> _Problem details_: Search the data for the string "picture" and extract every line where it appears.

> _Dataset records_:
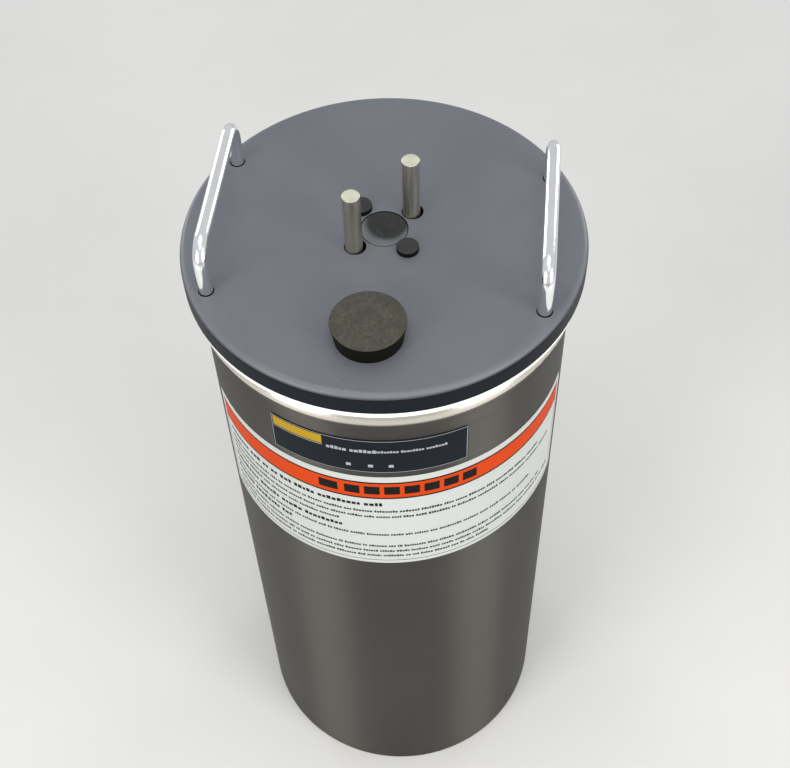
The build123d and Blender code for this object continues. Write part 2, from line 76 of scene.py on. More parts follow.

...

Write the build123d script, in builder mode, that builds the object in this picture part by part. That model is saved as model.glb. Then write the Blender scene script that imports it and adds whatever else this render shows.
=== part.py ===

--

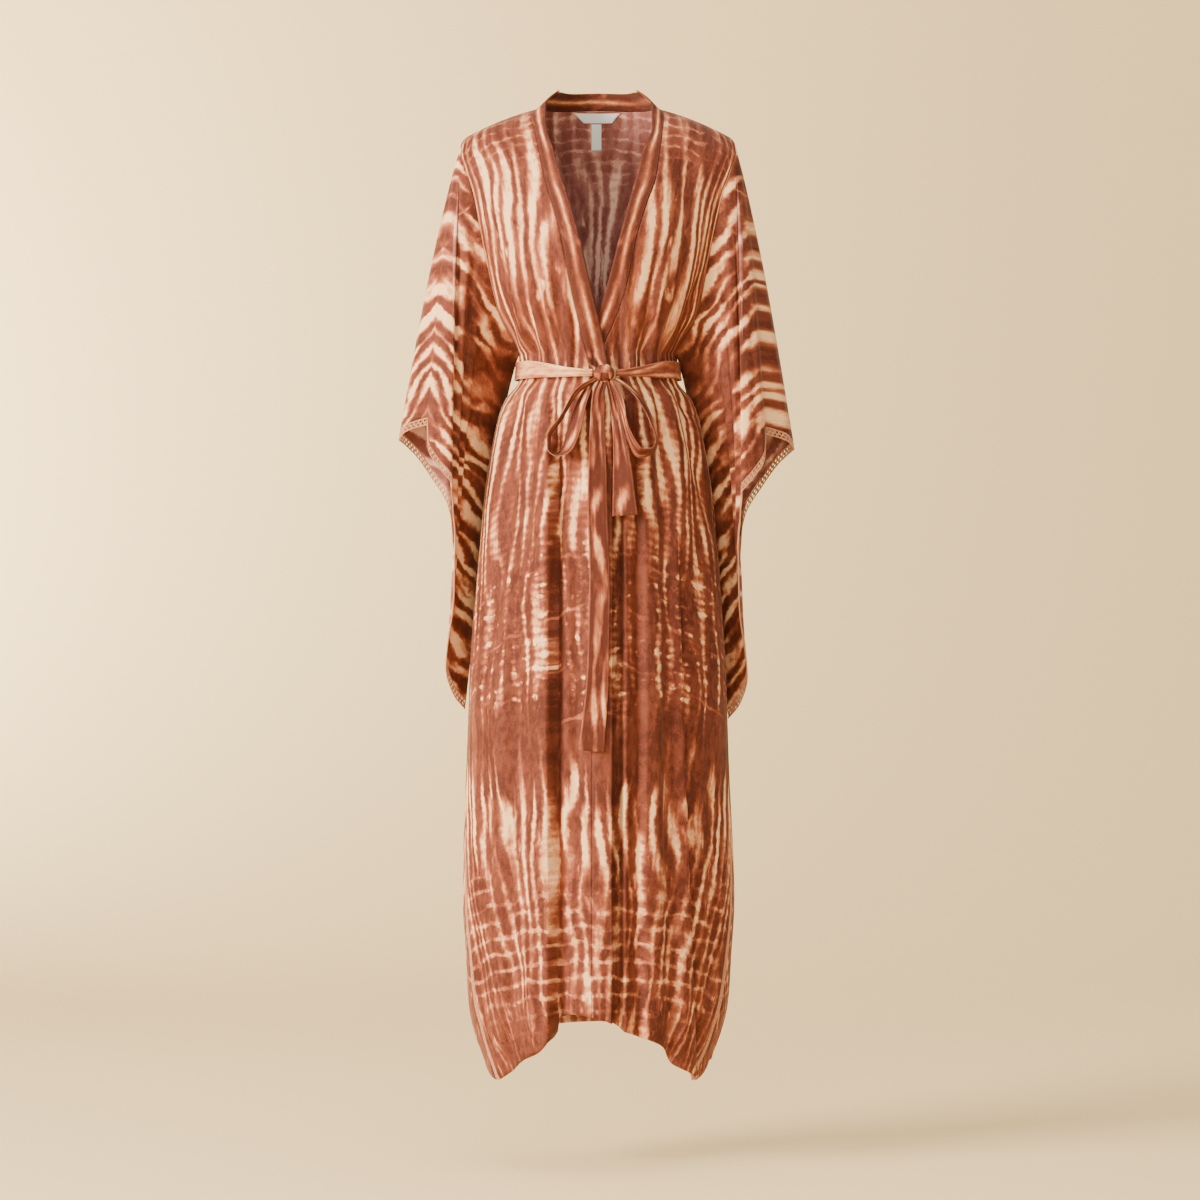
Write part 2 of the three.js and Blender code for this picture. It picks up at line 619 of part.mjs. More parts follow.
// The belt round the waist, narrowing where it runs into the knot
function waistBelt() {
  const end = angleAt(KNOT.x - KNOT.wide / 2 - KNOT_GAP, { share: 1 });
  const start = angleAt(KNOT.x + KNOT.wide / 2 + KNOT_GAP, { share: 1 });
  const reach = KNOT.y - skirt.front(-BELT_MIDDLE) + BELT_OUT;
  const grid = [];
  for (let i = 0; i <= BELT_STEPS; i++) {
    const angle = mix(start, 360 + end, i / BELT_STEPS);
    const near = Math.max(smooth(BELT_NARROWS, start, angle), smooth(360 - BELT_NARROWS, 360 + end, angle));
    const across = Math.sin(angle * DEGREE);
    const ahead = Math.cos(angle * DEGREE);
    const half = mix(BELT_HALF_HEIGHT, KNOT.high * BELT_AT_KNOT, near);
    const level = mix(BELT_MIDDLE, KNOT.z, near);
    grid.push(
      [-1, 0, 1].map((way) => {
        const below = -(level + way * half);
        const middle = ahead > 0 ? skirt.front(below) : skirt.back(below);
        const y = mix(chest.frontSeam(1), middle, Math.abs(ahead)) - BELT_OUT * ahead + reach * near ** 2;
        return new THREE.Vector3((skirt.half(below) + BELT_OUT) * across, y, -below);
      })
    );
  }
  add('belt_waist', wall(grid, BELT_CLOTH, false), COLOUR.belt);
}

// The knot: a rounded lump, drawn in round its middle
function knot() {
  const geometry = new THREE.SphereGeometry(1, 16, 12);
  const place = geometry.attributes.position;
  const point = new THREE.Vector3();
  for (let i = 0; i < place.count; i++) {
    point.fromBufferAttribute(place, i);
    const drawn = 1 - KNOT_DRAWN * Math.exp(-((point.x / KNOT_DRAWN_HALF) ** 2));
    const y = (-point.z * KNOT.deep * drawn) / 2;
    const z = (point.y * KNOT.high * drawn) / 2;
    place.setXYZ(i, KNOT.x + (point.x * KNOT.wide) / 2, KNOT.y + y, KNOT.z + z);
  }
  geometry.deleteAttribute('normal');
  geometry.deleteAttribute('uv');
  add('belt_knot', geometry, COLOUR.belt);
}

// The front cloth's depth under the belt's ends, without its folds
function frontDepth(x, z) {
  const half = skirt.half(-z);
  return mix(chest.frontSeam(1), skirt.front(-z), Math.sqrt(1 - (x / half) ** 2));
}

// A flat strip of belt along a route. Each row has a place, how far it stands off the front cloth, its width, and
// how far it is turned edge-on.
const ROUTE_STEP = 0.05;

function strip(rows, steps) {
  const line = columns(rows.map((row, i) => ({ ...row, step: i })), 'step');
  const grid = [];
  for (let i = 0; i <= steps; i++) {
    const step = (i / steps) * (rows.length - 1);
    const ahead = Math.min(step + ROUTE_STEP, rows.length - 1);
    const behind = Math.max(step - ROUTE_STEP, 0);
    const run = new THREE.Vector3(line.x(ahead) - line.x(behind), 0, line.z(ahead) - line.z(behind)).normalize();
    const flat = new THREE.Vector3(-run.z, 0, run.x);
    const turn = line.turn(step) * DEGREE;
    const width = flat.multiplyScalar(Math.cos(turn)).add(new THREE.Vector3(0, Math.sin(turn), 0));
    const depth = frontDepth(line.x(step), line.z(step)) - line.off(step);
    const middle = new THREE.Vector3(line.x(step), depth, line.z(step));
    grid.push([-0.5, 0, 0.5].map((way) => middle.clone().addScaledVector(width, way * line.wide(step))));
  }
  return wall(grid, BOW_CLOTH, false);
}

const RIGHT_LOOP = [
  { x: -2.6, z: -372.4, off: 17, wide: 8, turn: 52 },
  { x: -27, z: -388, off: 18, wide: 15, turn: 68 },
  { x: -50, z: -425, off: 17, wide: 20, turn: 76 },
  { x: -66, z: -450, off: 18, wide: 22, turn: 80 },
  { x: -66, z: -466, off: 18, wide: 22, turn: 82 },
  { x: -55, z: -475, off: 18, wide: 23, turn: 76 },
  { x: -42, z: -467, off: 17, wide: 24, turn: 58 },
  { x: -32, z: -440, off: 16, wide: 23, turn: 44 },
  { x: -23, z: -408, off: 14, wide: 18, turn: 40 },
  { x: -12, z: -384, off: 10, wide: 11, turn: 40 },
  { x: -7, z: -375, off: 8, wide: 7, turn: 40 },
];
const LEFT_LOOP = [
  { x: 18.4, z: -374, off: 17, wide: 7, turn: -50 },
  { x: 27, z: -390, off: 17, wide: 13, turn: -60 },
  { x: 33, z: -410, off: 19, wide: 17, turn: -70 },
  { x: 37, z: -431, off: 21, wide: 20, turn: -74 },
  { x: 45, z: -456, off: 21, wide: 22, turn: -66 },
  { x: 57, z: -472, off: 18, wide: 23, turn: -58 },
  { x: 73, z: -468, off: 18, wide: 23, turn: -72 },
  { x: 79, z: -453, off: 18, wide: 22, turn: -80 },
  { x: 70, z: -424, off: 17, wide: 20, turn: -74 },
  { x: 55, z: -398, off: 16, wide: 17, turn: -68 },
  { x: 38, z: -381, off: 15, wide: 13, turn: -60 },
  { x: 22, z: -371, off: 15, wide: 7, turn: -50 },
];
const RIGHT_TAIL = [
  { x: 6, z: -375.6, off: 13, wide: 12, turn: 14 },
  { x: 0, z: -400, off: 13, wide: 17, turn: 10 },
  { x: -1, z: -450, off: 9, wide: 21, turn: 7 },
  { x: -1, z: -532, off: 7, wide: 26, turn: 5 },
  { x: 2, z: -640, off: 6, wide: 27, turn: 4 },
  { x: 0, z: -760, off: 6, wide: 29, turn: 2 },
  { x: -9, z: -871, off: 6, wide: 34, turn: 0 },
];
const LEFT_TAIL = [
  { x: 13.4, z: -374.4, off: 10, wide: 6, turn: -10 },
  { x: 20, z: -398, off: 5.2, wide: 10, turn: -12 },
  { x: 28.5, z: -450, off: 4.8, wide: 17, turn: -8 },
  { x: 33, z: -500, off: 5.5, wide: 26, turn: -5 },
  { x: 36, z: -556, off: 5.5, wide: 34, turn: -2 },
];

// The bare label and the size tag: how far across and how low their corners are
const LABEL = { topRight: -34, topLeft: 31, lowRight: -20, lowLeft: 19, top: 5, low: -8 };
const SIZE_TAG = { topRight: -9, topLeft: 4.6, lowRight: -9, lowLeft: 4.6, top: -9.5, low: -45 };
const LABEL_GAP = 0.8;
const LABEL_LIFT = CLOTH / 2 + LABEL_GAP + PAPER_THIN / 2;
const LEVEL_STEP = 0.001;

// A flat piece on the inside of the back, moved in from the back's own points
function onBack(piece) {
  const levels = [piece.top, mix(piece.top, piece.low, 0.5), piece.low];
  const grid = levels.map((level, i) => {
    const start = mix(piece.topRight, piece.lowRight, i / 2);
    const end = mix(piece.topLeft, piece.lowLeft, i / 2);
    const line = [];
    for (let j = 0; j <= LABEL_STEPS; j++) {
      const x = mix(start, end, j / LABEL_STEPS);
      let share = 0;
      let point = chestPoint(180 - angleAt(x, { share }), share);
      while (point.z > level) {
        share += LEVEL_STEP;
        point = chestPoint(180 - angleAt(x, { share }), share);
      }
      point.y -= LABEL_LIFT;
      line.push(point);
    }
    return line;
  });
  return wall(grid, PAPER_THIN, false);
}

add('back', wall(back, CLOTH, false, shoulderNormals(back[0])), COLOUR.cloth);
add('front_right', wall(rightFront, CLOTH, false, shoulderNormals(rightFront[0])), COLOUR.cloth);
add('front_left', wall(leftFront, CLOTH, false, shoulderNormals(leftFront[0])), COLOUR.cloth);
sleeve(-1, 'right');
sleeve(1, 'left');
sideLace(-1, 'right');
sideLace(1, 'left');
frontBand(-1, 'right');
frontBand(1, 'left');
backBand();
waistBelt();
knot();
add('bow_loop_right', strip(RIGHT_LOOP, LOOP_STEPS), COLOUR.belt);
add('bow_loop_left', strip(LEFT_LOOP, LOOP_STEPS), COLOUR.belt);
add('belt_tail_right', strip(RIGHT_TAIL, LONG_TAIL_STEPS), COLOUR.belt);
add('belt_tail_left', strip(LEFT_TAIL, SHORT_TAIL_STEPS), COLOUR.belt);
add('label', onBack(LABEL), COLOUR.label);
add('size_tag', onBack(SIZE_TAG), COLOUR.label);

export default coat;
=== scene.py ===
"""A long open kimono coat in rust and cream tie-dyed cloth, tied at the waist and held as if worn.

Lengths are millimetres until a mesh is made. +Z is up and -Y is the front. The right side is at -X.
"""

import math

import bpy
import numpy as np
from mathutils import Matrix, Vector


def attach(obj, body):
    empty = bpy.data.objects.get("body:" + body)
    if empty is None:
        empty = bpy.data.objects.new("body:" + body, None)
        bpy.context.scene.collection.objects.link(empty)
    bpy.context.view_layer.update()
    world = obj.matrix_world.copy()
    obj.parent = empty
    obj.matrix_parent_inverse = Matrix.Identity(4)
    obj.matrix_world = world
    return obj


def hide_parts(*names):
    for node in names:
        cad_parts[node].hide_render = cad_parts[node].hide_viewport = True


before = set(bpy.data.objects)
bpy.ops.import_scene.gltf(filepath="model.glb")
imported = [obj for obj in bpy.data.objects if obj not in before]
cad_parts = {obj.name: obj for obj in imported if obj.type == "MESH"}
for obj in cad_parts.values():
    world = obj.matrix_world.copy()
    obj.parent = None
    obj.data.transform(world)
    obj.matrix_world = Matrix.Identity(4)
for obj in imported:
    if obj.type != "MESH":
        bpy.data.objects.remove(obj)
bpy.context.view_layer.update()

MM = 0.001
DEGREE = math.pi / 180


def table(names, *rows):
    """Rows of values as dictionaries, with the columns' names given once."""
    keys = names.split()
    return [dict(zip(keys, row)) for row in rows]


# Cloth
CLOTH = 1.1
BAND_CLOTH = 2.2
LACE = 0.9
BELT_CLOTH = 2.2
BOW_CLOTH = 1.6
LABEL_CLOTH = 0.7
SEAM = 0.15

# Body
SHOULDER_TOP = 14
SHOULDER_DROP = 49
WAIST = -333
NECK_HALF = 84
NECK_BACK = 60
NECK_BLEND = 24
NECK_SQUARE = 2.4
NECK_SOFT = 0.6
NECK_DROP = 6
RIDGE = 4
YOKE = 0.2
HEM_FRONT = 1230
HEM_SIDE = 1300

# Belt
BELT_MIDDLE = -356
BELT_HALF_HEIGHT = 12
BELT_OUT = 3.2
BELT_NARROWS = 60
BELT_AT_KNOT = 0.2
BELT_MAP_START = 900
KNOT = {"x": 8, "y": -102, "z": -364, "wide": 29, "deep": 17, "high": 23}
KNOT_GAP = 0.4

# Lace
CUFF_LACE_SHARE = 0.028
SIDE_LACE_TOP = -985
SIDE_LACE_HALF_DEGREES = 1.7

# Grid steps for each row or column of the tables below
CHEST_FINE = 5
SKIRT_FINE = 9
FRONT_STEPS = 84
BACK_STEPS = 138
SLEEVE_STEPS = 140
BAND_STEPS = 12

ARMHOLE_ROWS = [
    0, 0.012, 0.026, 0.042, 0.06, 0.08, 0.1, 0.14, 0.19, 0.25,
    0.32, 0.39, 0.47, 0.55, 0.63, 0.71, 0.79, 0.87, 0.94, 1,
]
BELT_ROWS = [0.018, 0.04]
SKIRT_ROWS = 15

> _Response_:
Write the build123d script, in builder mode, that builds the object in this picture part by part. That model is saved as model.glb. Then write the Blender scene script that imports it and adds whatever else this render shows.
Write part 2 of the three.js and Blender code for this picture. It picks up at line 619 of part.mjs. More parts follow.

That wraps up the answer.